• [Given instruction] Copy the records below verbatim, from the first line through the line containing "front towards -Y.", inclusive, and output nothing else.

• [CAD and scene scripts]
################

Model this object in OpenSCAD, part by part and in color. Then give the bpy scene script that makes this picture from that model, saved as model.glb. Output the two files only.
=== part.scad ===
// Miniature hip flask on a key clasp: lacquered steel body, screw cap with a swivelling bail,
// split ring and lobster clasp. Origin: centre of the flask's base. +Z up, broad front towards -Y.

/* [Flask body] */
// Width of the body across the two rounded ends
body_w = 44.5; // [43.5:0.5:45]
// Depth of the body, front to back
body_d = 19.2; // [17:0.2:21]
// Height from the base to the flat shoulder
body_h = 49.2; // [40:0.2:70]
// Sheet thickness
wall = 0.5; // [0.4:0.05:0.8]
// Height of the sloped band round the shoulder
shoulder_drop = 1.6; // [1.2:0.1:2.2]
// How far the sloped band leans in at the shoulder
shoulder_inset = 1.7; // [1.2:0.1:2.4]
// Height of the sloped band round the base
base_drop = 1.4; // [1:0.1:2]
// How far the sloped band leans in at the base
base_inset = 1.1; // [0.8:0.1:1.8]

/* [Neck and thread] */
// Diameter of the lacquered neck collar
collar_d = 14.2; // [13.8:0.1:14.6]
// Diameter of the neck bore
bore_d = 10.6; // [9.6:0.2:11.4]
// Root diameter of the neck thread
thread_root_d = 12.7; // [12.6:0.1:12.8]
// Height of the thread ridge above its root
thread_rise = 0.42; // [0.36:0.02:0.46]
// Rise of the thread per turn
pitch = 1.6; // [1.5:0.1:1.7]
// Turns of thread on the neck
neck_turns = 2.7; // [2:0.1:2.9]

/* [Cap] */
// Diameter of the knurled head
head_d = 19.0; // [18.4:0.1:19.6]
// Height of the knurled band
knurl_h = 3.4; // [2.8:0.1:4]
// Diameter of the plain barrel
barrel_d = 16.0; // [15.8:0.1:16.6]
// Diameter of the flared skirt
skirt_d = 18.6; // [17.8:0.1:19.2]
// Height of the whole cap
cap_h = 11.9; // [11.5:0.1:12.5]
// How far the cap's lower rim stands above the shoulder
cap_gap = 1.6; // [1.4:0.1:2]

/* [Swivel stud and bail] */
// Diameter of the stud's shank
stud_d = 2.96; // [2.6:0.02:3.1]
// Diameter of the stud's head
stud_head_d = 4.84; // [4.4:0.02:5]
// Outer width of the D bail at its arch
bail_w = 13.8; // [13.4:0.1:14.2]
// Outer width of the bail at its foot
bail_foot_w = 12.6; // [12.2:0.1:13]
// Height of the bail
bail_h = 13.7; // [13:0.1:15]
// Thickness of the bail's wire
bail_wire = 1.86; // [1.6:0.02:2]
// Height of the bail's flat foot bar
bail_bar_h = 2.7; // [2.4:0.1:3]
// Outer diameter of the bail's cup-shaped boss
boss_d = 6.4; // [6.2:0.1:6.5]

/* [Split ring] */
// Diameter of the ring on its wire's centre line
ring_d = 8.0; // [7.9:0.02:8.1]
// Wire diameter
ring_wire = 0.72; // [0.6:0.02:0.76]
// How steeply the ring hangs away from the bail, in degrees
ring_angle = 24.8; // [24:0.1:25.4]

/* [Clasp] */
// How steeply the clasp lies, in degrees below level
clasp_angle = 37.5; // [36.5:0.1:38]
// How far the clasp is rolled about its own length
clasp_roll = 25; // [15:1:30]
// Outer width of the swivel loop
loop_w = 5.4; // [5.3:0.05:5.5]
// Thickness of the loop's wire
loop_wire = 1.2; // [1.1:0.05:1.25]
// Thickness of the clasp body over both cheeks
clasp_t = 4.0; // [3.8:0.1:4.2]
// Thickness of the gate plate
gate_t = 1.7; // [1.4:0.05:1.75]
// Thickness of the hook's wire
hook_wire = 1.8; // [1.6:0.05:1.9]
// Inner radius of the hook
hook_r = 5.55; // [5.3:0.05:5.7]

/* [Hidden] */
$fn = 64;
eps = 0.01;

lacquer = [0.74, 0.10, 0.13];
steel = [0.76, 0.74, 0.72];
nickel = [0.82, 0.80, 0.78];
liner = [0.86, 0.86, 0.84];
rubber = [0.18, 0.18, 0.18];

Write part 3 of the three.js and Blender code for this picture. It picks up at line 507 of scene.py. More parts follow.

################

• [Written answer]
Model this object in OpenSCAD, part by part and in color. Then give the bpy scene script that makes this picture from that model, saved as model.glb. Output the two files only.
=== part.scad ===
// Miniature hip flask on a key clasp: lacquered steel body, screw cap with a swivelling bail,
// split ring and lobster clasp. Origin: centre of the flask's base. +Z up, broad front towards -Y.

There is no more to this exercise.